Now, here are some knowledge, skills, and attributes in which a citizen serious about self-defense should cultivate proficiency or understanding:
- Baseline technical skill with all the above tools
- Laws on use of force
- Understanding what constitutes realistic violent threats in the context of your lifestyle
- How to pay attention and what to pay attention to
- Pre-assault indicators
- Verbals skills to seize initiative in interactions and steer or de-escalate as needed
- Empty-handed fighting skills
- Physical fitness
- Timing (When to do the thing)
- Spatial intelligence (When to: seek cover, create distance, close, or “stand and deliver”)
- Poise (Ability to remain calm, think coherently, and act intelligently under duress)
Do you think perhaps it will take a bit more time and effort to develop the knowledge and skills than it will to acquire the tools? I think so too. In my work with Citizens Defense Research, teaching applied violence concepts to the public, I codify the goals for virtually any self-defense scenario to be, sequentially: avoid, deter, recognize, prevail. Notice that gear, and to large degree technical skill, only really come into play if the software programs of avoidance, deterrence, and recognition partially or wholly fail, and we need to go into the prevail phase. The better you upgrade your software of tactical awareness, judgment, and “soft-skills” like verbal agility, mental poise, etc., the lower the likelihood you’ll need your hardware and “hard-skills” like take-down defense, striking, shooting, etc.

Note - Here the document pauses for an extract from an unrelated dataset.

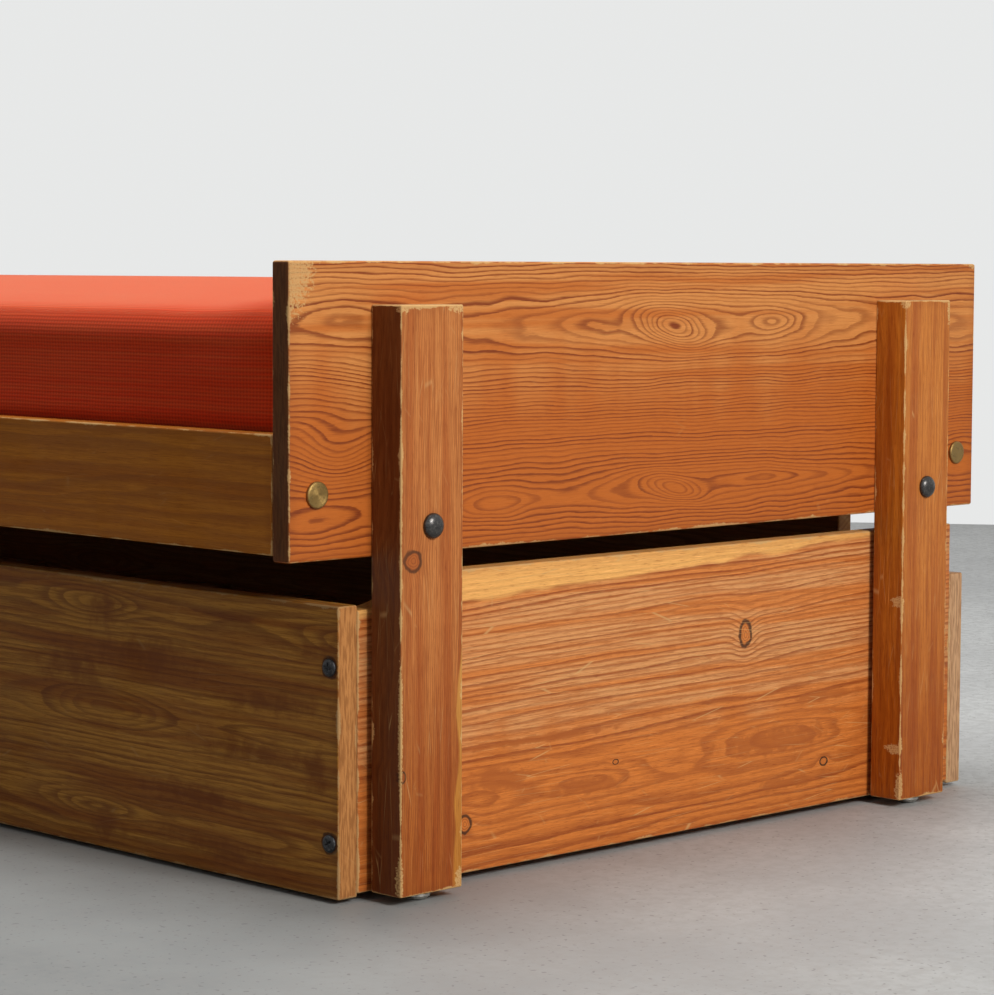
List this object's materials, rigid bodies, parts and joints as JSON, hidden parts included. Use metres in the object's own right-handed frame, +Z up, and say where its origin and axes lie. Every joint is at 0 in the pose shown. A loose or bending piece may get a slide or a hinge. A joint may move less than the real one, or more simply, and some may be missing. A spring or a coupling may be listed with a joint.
{
  "type": "pull-out bed bench",
  "caption": "Low pine single bed with a wool mattress on wide end panels bolted to square posts, and a slatted lower bed on castors that rolls out from under it.",
  "frame": {"origin": "on the floor, under the middle of the bed", "axes": "+X along the bed towards the end in the picture, -Y towards the side where the lower bed pulls out, +Z up"},
  "size_m": [2.133, 0.944, 0.55],
  "materials": {
    "panel_pine": "worn clear lacquer",
    "post_pine": "worn clear lacquer",
    "rail_pine": "worn clear lacquer",
    "lower_pine": "worn clear lacquer",
    "plain_pine": "bare planed wood",
    "beech": "bare wood",
    "red_wool": "knitted wool",
    "black_steel": "black oxide",
    "brass": "brushed",
    "zinc_steel": "zinc plated",
    "nickel": "worn nickel plate",
    "nylon": "moulded nylon"
  },
  "bodies": {
    "bench": {"back_ledger": "plain_pine", "back_rail": "rail_pine", "barrel_nuts": "zinc_steel", "bed_slat_1": "plain_pine", "bed_slat_10": "plain_pine", "bed_slat_11": "plain_pine", "bed_slat_12": "plain_pine", "bed_slat_13": "plain_pine", "bed_slat_2": "plain_pine", "bed_slat_3": "plain_pine", "bed_slat_4": "plain_pine", "bed_slat_5": "plain_pine", "bed_slat_6": "plain_pine", "bed_slat_7": "plain_pine", "bed_slat_8": "plain_pine", "bed_slat_9": "plain_pine", "bed_slat_screws": "zinc_steel", "frame_dowels": "beech", "front_ledger": "plain_pine", "front_rail": "rail_pine", "ledger_screws": "zinc_steel", "left_back_post": "post_pine", "left_end_panel": "panel_pine", "left_front_post": "post_pine", "mattress": "red_wool", "post_bolt_nuts": "zinc_steel", "post_bolt_washers": "zinc_steel", "post_bolts": "black_steel", "post_glides": "nickel", "rail_bolts": "brass", "right_back_post": "post_pine", "right_end_panel": "panel_pine", "right_front_post": "post_pine"},
    "lower_bed": {"castor_axles": "zinc_steel", "castor_brackets": "zinc_steel", "castor_screws": "zinc_steel", "corner_screws": "black_steel", "pull_back_board": "lower_pine", "pull_back_ledger": "plain_pine", "pull_front_board": "lower_pine", "pull_front_ledger": "plain_pine", "pull_ledger_screws": "zinc_steel", "pull_left_board": "lower_pine", "pull_right_board": "lower_pine", "pull_slat_1": "plain_pine", "pull_slat_2": "plain_pine", "pull_slat_3": "plain_pine", "pull_slat_4": "plain_pine", "pull_slat_5": "plain_pine", "pull_slat_6": "plain_pine", "pull_slat_7": "plain_pine", "pull_slat_8": "plain_pine", "pull_slat_9": "plain_pine", "pull_slat_screws": "zinc_steel"},
    "left_back_castor": {"left_back_wheel": "nylon"},
    "left_front_castor": {"left_front_wheel": "nylon"},
    "right_back_castor": {"right_back_wheel": "nylon"},
    "right_front_castor": {"right_front_wheel": "nylon"}
  },
  "joints": [
    {"name": "lower_bed_slide", "type": "slide", "parent": "bench", "child": "lower_bed", "axis": [0, -1, 0], "range_m": [0, 0.94]},
    {"name": "left_back_castor_roll", "type": "hinge", "parent": "lower_bed", "child": "left_back_castor", "pos_m": [-0.981, 0.349, 0.025], "axis": [1, 0, 0], "continuous": true},
    {"name": "left_front_castor_roll", "type": "hinge", "parent": "lower_bed", "child": "left_front_castor", "pos_m": [-0.981, -0.295, 0.025], "axis": [1, 0, 0], "continuous": true},
    {"name": "right_back_castor_roll", "type": "hinge", "parent": "lower_bed", "child": "right_back_castor", "pos_m": [0.981, 0.349, 0.025], "axis": [1, 0, 0], "continuous": true},
    {"name": "right_front_castor_roll", "type": "hinge", "parent": "lower_bed", "child": "right_front_castor", "pos_m": [0.981, -0.295, 0.025], "axis": [1, 0, 0], "continuous": true}
  ],
  "couplings": [
    {"joint": "left_back_castor_roll", "follows": "lower_bed_slide", "rad_per_m": 40},
    {"joint": "left_front_castor_roll", "follows": "lower_bed_slide", "rad_per_m": 40},
    {"joint": "right_back_castor_roll", "follows": "lower_bed_slide", "rad_per_m": 40},
    {"joint": "right_front_castor_roll", "follows": "lower_bed_slide", "rad_per_m": 40}
  ]
}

I understand that gear is fun, and I like fun. I like gear. Cool gadgets are…cool. I certainly have my share of cool gadgets and superfluously upgraded tools and gear. Still, we must always be mindful for whether or not we are cultivating those soft skills that, at best forestall the need to use our hard skills and gear, or at worst enable us to use our hard skills and gear prudently and expertly to protect ourselves and our loved ones. We must never forget that our most useful gadget rests between our ears, and we should continually upgrade it as eagerly as we do the other gadgets upon which we depend.